## begin TASK MATERIAL

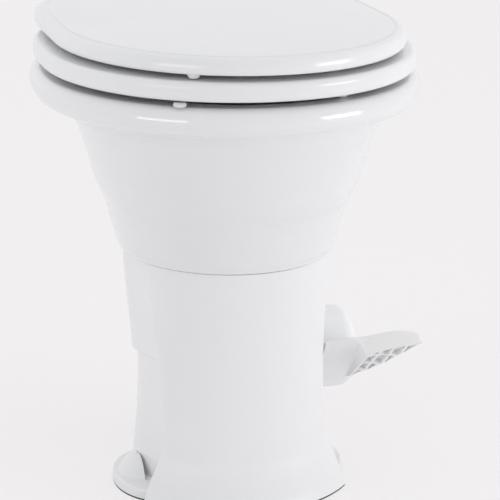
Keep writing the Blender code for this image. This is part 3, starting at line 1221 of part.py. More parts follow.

## end TASK MATERIAL
## begin TASK MATERIAL

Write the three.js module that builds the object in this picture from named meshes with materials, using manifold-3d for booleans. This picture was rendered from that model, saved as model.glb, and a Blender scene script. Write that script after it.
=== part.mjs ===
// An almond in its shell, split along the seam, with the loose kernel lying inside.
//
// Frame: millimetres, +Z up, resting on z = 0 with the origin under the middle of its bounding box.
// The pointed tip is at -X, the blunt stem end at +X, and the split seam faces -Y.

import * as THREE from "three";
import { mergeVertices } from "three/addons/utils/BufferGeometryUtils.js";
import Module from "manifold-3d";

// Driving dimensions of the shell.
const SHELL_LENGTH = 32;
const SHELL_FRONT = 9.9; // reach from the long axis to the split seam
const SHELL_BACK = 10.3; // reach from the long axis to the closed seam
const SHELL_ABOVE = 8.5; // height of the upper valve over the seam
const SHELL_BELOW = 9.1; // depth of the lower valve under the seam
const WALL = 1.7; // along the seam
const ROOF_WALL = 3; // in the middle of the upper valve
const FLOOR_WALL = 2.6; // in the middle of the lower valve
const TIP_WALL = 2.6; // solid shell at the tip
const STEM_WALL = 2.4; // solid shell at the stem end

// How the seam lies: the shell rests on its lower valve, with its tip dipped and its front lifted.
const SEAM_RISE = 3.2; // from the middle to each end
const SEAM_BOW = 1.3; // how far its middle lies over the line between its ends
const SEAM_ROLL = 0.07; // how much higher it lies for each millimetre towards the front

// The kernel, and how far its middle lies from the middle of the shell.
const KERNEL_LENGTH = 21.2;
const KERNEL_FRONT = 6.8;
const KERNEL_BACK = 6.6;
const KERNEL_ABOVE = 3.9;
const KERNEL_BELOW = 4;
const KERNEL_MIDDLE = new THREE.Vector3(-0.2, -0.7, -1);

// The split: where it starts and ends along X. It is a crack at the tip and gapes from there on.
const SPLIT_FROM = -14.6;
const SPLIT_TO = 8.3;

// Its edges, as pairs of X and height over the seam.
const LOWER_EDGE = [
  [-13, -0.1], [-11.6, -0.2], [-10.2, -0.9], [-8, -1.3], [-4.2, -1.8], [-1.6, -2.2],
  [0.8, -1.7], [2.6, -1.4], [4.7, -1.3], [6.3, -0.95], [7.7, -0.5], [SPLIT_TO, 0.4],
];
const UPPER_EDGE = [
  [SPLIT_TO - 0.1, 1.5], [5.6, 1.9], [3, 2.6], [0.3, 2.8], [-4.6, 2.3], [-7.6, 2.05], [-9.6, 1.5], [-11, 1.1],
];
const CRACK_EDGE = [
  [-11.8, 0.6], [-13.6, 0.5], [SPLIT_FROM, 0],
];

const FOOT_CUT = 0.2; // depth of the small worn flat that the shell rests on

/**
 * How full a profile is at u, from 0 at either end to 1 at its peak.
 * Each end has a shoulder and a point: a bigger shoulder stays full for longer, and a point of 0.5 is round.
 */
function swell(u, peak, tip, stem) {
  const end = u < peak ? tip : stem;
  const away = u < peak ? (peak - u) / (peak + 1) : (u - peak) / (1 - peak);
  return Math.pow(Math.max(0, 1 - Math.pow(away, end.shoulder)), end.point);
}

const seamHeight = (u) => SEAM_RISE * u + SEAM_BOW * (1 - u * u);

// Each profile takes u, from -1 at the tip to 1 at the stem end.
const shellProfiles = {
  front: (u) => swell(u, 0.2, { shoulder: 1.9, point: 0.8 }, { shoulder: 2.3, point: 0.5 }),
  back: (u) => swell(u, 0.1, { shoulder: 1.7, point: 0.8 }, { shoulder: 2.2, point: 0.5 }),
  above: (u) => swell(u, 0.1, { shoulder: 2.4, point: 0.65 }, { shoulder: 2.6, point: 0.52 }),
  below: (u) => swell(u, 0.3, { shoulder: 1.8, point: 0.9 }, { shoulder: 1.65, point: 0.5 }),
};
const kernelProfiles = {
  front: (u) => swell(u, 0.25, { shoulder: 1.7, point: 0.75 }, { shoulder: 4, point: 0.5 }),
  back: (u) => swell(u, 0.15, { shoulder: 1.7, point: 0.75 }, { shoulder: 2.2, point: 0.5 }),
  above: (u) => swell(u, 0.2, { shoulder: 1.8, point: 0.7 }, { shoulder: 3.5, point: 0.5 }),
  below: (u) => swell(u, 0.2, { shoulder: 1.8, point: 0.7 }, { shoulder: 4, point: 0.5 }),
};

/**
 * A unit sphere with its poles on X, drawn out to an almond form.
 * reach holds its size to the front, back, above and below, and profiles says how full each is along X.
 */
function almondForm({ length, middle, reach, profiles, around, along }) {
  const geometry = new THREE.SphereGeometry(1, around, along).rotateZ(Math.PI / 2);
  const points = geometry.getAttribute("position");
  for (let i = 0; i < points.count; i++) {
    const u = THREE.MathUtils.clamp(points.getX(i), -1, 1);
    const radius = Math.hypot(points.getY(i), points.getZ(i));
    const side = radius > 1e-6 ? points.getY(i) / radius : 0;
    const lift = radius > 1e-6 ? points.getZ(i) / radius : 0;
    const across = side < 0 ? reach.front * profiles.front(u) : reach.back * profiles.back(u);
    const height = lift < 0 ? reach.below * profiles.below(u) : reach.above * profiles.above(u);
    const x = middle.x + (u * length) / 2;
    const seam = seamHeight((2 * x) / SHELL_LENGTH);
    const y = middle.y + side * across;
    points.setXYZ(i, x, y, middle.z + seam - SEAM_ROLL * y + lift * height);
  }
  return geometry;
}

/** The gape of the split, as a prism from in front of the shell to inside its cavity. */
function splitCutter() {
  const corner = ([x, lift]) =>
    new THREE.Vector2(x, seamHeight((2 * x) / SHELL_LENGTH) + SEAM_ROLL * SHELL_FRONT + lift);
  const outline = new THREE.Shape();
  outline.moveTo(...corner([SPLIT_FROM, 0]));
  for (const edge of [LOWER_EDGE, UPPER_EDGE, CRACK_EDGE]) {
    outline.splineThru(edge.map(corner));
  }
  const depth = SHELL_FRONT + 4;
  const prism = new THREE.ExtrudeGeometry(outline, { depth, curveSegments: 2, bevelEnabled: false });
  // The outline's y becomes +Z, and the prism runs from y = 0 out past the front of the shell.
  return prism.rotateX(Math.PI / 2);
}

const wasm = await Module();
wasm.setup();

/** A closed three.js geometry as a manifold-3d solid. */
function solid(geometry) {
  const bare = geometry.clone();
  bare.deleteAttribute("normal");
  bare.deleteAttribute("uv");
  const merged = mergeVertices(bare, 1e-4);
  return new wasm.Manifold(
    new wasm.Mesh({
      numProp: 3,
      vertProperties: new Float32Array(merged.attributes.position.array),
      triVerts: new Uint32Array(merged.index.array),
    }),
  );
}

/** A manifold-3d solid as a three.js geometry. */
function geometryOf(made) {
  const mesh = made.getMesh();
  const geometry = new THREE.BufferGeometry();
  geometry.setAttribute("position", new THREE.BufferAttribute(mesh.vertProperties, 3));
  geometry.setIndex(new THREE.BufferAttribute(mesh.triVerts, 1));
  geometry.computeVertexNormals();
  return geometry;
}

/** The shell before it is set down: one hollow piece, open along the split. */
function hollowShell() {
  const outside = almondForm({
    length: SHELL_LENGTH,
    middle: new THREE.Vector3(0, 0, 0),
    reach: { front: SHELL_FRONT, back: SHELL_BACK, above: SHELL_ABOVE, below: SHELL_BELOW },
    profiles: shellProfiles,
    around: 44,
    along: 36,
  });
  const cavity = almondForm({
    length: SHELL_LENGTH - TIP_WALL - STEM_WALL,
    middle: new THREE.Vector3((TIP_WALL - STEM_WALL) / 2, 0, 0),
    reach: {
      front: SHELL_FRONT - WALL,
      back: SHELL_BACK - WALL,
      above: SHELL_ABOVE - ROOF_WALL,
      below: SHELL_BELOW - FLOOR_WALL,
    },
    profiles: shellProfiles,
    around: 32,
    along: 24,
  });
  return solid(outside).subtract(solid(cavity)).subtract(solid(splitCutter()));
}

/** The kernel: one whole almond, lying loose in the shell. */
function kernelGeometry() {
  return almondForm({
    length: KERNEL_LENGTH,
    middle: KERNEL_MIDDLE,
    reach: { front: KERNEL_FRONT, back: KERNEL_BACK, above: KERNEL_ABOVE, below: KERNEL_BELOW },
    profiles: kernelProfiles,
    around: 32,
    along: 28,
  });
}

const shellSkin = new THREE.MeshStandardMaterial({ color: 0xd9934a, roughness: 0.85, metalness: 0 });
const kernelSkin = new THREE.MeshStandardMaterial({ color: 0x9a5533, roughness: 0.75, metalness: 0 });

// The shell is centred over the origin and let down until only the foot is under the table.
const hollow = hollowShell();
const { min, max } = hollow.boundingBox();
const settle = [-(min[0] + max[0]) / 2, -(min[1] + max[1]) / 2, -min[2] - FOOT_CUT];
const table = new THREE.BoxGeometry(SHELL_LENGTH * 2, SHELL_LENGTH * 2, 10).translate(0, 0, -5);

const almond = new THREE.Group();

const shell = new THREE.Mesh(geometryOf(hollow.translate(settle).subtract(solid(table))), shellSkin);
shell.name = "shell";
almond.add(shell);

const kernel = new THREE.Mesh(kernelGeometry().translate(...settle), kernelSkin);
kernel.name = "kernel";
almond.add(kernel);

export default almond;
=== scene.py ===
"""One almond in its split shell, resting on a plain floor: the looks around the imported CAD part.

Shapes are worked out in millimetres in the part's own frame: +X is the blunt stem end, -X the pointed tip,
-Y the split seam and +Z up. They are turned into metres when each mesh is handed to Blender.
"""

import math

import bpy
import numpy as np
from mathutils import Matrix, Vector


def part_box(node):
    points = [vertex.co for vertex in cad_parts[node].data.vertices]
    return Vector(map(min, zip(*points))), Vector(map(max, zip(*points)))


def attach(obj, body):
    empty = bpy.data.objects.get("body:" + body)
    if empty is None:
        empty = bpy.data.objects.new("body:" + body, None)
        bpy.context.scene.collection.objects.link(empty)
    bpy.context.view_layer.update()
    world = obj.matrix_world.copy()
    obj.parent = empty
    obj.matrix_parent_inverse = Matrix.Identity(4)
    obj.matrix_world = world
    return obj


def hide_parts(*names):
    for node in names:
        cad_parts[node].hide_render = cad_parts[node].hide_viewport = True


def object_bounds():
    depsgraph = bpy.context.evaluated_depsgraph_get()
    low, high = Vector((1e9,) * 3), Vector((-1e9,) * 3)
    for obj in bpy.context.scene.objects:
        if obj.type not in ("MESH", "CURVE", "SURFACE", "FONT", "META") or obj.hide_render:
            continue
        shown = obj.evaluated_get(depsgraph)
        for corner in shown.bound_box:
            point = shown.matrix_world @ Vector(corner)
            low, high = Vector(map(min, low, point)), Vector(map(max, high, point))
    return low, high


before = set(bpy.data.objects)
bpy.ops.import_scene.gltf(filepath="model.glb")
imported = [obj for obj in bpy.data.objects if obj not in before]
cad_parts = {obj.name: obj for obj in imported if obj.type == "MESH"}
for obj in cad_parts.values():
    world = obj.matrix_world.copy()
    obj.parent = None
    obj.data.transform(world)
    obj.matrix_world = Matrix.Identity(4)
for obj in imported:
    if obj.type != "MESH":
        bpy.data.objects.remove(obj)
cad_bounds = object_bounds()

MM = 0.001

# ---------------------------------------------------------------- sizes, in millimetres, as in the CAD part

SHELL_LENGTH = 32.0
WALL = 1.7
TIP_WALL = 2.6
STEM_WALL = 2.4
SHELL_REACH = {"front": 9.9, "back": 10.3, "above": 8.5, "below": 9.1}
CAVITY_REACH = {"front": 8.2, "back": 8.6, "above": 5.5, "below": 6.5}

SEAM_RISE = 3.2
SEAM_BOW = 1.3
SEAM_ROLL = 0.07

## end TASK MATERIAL

- INSTRUCTIONS TO FOLLOW:
Keep both end lines and retype everything in the records above from the line containing "const shell = new" through the line containing "points = [vertex.co", exactly, with nothing else.

- WRITTEN ANSWER:
const shell = new THREE.Mesh(geometryOf(hollow.translate(settle).subtract(solid(table))), shellSkin);
shell.name = "shell";
almond.add(shell);

const kernel = new THREE.Mesh(kernelGeometry().translate(...settle), kernelSkin);
kernel.name = "kernel";
almond.add(kernel);

export default almond;
=== scene.py ===
"""One almond in its split shell, resting on a plain floor: the looks around the imported CAD part.

Shapes are worked out in millimetres in the part's own frame: +X is the blunt stem end, -X the pointed tip,
-Y the split seam and +Z up. They are turned into metres when each mesh is handed to Blender.
"""

import math

import bpy
import numpy as np
from mathutils import Matrix, Vector


def part_box(node):
    points = [vertex.co for vertex in cad_parts[node].data.vertices]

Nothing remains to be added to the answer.